--- Work required ---
Go through the material below, count the lines with the word "model", and reply with the count alone.

--- Raw data ---
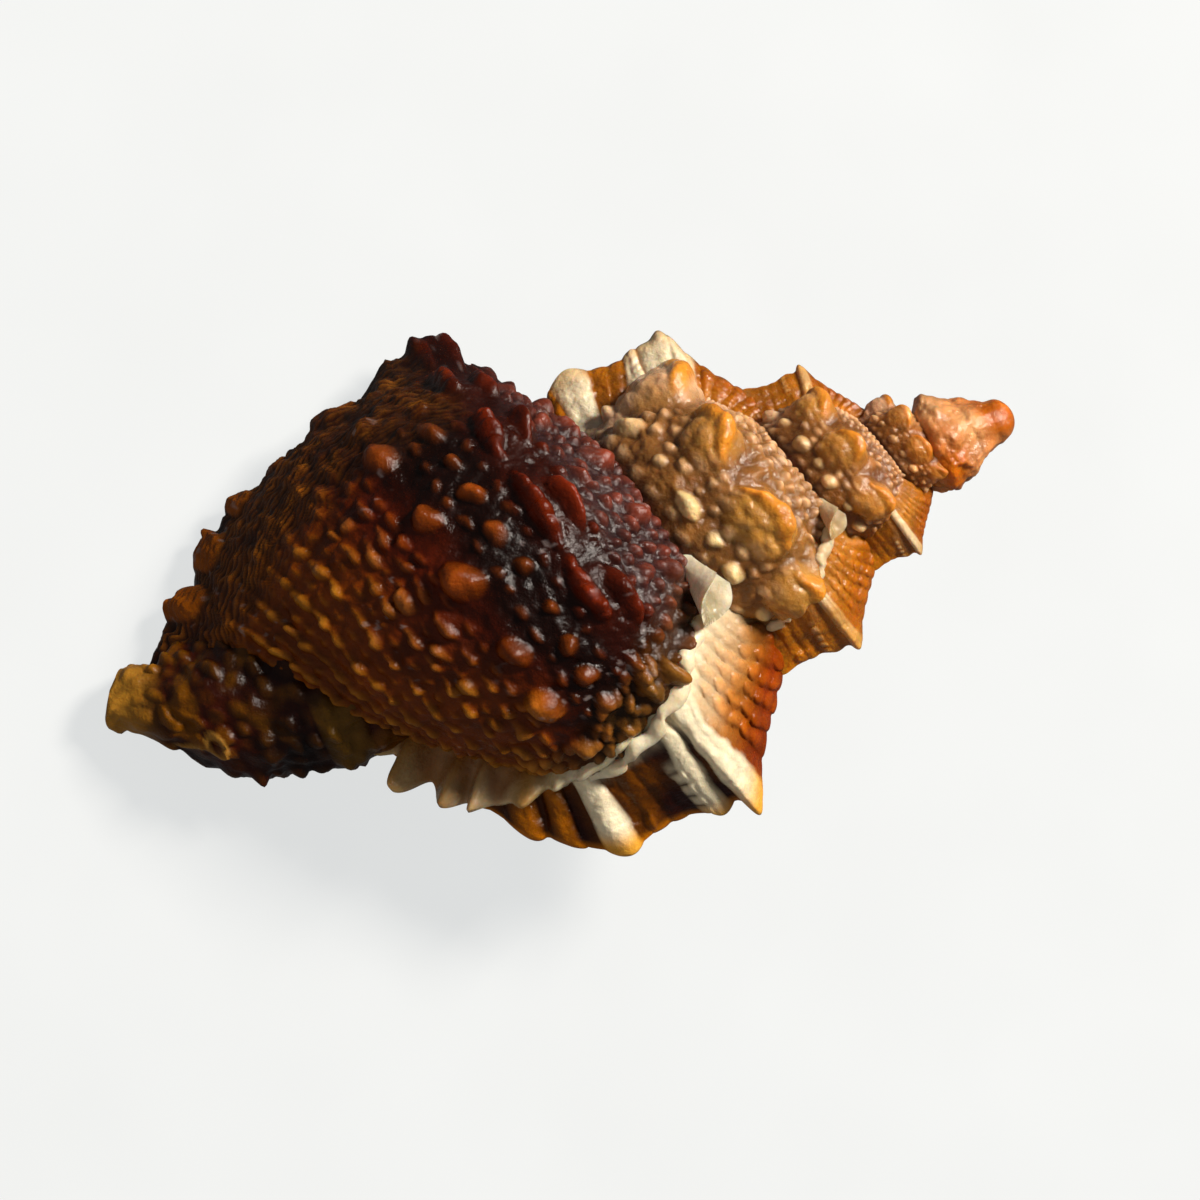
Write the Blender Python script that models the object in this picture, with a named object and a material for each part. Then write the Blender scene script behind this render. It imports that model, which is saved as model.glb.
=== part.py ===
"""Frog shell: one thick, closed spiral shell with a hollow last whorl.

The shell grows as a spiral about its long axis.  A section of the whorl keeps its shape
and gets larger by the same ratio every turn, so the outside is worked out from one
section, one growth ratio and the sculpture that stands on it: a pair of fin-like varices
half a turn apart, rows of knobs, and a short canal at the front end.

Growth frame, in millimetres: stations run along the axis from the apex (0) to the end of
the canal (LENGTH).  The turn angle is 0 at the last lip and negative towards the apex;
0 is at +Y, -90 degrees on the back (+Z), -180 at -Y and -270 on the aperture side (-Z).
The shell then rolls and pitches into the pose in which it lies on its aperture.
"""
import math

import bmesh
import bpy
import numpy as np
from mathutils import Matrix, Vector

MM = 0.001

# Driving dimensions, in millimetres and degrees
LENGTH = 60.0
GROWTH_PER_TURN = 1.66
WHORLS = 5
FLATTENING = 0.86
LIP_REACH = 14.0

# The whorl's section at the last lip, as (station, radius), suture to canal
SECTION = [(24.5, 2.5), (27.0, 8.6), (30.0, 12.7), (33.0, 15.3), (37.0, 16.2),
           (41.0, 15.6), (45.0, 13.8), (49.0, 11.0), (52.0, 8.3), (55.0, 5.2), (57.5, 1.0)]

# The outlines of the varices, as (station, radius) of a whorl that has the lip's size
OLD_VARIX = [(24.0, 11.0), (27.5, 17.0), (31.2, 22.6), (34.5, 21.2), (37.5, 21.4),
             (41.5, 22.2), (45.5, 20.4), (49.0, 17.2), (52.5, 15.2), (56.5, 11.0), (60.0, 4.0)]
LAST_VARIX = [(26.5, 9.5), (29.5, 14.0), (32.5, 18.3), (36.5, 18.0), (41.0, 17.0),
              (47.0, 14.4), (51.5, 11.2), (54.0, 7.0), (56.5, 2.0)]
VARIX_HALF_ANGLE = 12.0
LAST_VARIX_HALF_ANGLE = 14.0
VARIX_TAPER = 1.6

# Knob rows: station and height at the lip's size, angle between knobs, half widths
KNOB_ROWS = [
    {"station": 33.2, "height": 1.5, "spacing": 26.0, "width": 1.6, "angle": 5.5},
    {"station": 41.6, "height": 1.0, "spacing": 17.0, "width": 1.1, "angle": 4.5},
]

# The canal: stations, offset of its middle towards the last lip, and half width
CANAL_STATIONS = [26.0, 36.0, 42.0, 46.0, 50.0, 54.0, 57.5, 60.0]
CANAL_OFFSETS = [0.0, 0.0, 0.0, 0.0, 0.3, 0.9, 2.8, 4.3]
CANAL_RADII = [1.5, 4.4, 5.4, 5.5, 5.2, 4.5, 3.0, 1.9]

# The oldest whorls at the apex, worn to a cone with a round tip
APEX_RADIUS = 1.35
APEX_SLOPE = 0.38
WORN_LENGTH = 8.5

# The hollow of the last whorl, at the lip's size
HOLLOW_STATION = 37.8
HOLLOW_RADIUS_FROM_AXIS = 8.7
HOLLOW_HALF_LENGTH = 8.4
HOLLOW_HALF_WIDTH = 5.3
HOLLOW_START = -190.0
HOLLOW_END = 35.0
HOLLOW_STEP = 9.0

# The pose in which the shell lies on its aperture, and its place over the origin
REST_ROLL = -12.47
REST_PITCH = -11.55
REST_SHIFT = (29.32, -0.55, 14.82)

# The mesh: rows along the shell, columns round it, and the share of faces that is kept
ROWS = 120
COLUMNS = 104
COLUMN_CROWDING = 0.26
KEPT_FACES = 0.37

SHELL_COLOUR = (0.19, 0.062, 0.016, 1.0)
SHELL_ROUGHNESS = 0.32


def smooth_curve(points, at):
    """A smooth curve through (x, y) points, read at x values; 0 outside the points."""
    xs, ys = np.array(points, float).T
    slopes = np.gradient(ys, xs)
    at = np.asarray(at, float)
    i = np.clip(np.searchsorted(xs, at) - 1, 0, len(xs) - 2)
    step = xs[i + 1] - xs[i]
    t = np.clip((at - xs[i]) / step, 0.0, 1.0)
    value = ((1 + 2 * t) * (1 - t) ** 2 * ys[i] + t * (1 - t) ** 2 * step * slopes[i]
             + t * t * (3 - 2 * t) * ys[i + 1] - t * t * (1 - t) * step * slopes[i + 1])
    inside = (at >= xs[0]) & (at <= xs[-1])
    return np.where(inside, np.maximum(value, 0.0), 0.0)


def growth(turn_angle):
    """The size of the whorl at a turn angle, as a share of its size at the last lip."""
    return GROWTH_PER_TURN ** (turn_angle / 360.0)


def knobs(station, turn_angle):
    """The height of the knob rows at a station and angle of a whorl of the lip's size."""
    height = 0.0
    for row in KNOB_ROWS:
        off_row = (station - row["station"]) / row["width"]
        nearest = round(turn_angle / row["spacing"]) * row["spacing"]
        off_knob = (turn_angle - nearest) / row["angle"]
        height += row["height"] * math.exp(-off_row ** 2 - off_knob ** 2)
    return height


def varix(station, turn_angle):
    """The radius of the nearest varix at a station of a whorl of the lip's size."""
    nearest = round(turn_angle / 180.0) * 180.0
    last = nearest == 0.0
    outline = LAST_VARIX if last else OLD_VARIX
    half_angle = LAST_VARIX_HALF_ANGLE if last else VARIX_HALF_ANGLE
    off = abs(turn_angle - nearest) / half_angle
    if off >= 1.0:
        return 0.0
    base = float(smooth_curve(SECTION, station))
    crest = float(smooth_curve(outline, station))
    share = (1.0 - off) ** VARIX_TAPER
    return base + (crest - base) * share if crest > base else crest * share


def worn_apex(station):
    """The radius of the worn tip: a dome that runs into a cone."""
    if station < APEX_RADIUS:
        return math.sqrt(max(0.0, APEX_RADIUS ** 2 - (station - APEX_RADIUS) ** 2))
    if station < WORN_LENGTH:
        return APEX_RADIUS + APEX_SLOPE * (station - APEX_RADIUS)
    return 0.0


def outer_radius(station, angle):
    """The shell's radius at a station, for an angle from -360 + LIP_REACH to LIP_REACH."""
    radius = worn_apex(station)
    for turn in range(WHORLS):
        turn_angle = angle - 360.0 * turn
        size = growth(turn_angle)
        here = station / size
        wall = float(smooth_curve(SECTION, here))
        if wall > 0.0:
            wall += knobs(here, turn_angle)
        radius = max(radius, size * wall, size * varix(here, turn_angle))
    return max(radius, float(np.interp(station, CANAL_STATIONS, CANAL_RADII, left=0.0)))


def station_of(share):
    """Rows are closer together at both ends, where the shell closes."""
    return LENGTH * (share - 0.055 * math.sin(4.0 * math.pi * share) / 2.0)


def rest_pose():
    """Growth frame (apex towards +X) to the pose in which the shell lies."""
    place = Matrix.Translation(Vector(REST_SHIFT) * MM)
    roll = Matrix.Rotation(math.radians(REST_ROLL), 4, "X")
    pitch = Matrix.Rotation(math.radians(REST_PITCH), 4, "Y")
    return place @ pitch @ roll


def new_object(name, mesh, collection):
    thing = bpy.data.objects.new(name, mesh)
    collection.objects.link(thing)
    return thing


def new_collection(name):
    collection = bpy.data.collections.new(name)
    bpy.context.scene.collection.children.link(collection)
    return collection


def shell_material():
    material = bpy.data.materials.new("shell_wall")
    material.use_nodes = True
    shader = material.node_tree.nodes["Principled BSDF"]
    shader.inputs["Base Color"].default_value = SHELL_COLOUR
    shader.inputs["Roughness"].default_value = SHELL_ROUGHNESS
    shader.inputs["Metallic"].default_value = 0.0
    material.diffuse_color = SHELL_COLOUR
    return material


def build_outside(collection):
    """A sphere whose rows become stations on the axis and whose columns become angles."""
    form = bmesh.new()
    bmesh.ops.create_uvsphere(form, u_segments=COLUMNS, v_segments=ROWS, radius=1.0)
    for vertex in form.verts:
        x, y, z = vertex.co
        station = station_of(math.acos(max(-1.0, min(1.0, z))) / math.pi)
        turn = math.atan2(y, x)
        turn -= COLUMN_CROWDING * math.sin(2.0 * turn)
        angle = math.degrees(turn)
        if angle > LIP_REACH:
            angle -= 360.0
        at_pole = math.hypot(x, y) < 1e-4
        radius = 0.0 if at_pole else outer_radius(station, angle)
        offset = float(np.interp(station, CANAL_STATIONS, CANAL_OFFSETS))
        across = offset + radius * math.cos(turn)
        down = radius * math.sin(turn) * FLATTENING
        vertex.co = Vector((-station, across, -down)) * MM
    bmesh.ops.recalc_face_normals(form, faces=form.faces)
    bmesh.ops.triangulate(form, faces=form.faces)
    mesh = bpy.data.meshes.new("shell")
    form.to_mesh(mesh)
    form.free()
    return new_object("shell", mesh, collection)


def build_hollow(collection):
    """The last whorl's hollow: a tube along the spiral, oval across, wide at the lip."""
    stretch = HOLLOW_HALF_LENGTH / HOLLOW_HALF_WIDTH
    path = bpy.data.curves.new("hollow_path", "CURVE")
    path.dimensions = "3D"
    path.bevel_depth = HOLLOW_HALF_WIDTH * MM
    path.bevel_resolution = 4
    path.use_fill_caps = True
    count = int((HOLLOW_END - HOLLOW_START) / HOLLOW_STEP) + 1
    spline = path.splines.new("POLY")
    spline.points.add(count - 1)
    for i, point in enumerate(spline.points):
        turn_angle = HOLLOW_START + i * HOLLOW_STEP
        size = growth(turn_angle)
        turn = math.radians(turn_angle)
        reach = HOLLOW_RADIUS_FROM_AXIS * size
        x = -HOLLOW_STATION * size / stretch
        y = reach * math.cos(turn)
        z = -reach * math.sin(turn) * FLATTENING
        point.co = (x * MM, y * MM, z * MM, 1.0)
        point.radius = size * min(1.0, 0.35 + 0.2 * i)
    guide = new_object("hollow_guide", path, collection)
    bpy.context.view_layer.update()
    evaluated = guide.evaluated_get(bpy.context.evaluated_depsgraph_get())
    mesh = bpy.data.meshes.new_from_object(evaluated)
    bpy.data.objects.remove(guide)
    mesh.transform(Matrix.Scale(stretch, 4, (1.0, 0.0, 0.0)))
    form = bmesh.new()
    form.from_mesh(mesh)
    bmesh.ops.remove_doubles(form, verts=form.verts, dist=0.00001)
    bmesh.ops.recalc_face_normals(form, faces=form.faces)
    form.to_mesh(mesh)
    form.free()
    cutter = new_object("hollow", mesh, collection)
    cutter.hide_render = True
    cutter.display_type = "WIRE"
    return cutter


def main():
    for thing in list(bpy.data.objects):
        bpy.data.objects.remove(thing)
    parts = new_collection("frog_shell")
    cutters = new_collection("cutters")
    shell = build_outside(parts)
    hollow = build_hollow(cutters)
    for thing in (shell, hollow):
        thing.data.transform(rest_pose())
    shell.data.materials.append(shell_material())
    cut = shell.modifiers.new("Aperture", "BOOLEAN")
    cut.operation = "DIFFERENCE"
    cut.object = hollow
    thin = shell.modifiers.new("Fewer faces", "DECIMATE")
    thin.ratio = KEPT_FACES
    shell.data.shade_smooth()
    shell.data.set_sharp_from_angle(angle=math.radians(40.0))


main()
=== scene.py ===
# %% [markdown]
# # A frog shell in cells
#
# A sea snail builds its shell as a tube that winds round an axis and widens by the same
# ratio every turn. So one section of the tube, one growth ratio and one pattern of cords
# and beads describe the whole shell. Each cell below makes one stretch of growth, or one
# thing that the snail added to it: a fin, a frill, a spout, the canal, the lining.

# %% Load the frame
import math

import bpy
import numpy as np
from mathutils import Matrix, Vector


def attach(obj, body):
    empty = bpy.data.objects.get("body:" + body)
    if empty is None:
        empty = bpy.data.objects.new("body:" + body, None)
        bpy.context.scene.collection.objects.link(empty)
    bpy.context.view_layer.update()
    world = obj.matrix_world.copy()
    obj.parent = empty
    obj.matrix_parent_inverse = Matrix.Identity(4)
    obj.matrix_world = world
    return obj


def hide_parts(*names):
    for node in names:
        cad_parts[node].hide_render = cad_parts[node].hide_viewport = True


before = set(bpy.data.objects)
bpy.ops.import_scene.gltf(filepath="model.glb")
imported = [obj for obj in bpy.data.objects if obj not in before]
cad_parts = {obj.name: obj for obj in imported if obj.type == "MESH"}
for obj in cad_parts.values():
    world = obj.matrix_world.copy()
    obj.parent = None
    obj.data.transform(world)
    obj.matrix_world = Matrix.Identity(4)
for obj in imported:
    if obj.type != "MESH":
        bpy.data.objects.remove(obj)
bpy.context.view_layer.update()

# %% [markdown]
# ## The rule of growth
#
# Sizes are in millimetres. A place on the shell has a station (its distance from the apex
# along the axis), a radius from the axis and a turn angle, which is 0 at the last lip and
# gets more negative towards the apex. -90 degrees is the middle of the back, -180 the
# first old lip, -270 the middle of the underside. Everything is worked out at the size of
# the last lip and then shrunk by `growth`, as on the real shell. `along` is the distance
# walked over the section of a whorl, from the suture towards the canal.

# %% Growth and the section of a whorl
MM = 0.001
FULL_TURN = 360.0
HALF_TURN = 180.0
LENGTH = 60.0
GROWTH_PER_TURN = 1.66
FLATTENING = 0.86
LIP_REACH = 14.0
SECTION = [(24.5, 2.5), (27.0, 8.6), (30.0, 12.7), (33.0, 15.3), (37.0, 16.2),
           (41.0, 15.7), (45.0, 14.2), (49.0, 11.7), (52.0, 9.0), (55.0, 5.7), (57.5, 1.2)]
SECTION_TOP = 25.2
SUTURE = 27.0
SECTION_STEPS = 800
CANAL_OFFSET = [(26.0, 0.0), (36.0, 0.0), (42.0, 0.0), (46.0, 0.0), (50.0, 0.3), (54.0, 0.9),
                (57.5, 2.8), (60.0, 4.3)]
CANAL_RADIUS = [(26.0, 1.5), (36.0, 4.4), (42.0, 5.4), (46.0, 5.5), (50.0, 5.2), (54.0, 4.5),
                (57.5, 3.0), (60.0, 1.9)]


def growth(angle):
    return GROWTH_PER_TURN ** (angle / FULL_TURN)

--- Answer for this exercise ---
2